Start with the formula: V = (1/3)πr²h
Multiply both sides by 3: 3V = πr²h
Divide both sides by πh to isolate r²: r² = (3V) / (πh)
Take the square root of both sides to find r: r = √[(3V) / (πh)]

These rearrangements show the flexibility of the formula. They reinforce your understanding of how each component contributes to the overall volume. Practice these manipulations; they are excellent exercises for algebraic fluency.

How to Calculate the Volume of a Cone — FAQs

What is the difference between height and slant height in a cone?
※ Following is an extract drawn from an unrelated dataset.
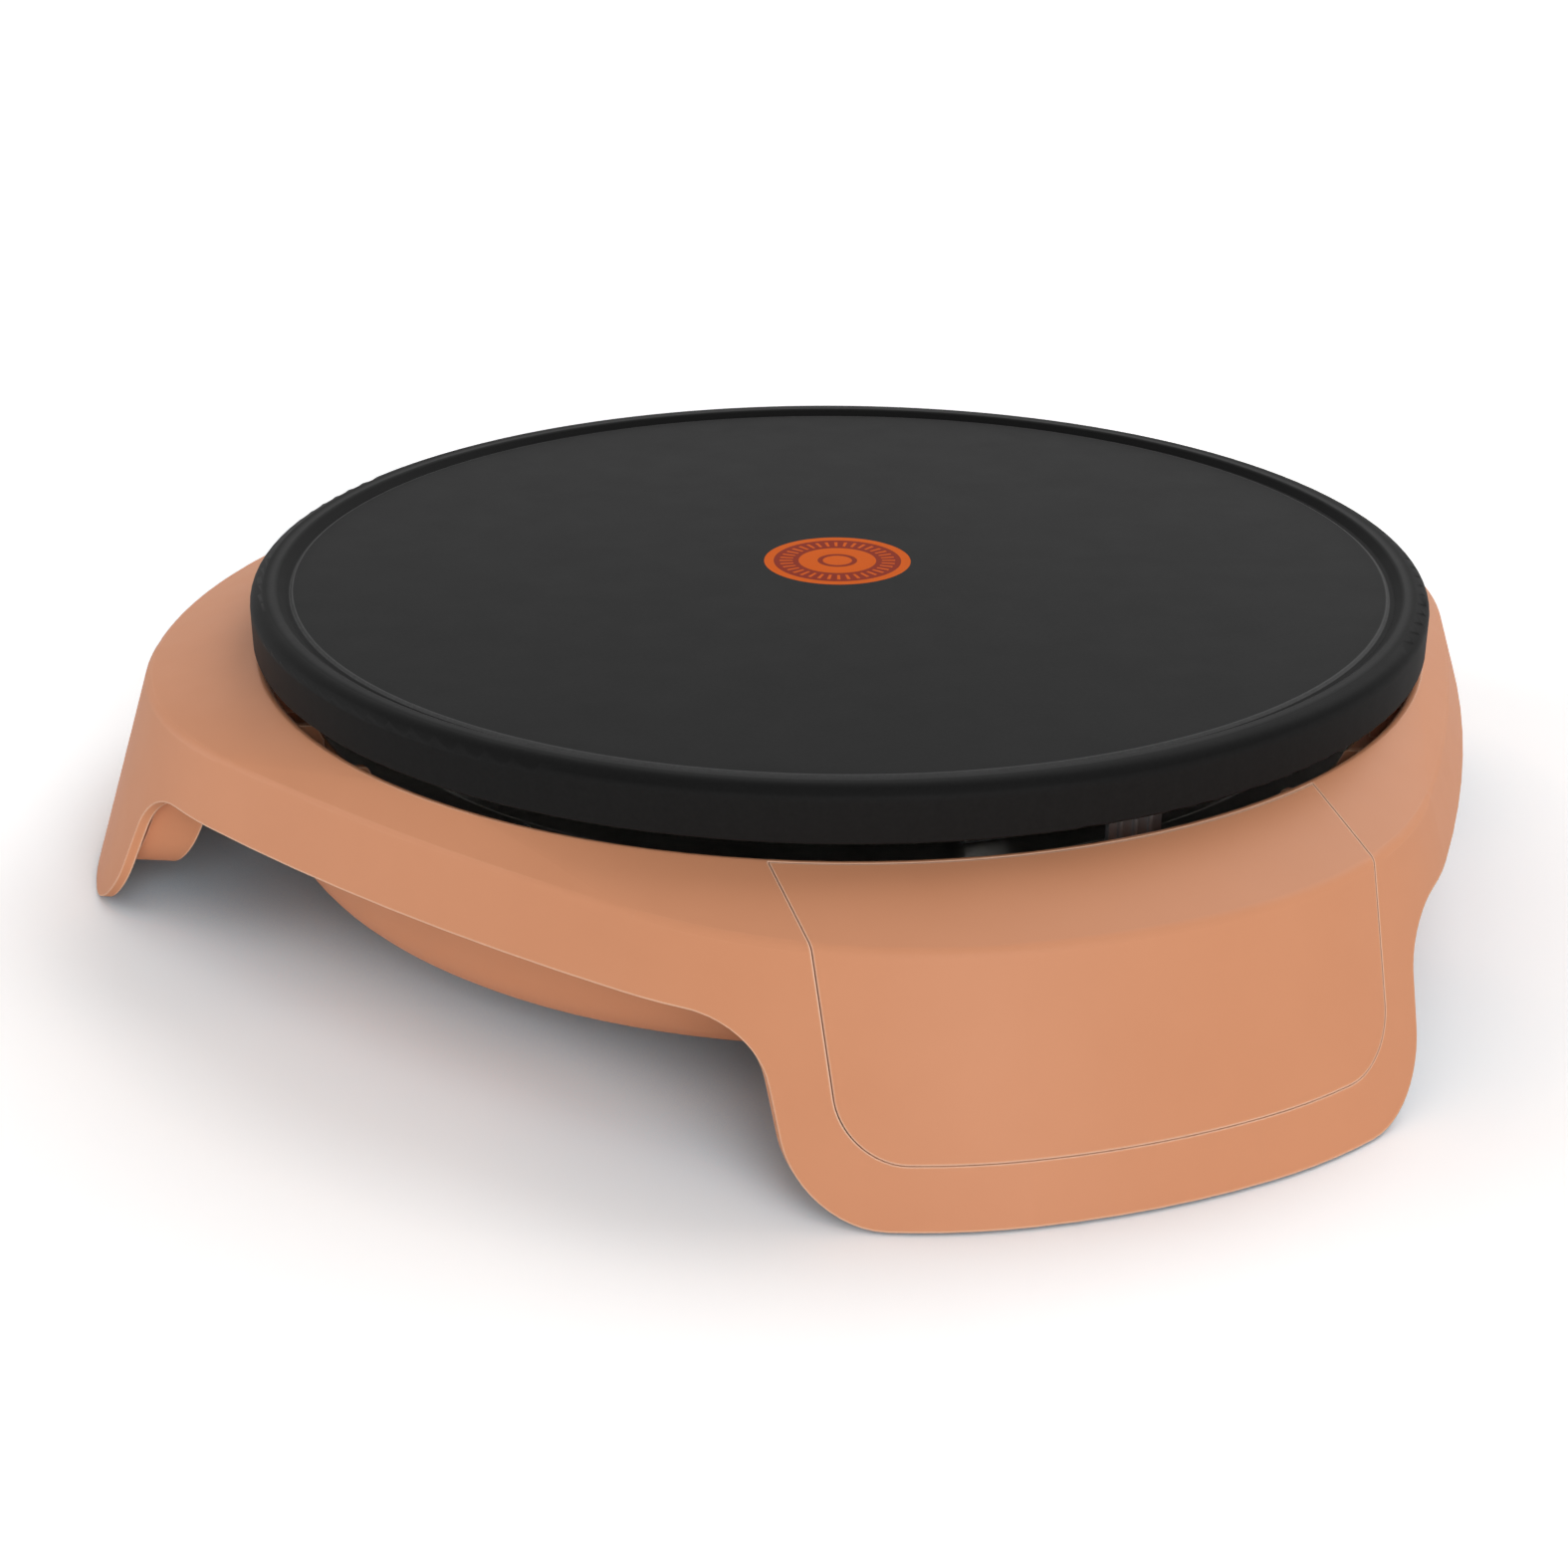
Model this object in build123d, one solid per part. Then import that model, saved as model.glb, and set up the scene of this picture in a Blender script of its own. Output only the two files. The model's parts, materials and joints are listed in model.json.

The height (h) is the perpendicular distance from the center of the base to the cone’s apex. Slant height (l) is the distance from the apex down to any point on the circumference of the base. The volume formula requires the perpendicular height (h).

Why is there a (1/3) in the cone volume formula?

The (1/3) factor accounts for the cone’s tapering shape. A cone with the same base radius and height as a cylinder will always have exactly one-third the volume of that cylinder. This is a fixed geometric relationship.

What units should I use for volume?

Volume is always measured in cubic units. If your radius and height are in centimeters, the volume will be in cubic centimeters (cm³). If they are in meters, the volume will be in cubic meters (m³).

What if I am given the diameter instead of the radius?

If you are given the diameter (d), you simply divide it by two to find the radius (r). Remember, the radius is half of the diameter. Then proceed with the volume calculation using the formula V = (1/3)πr²h.

Can I use 22/7 for Pi in calculations?

Yes, 22/7 is a common fractional approximation for Pi, and it works well for many calculations. For greater precision, using 3.14159 or the dedicated Pi button on your calculator is generally recommended. The choice often depends on the required accuracy.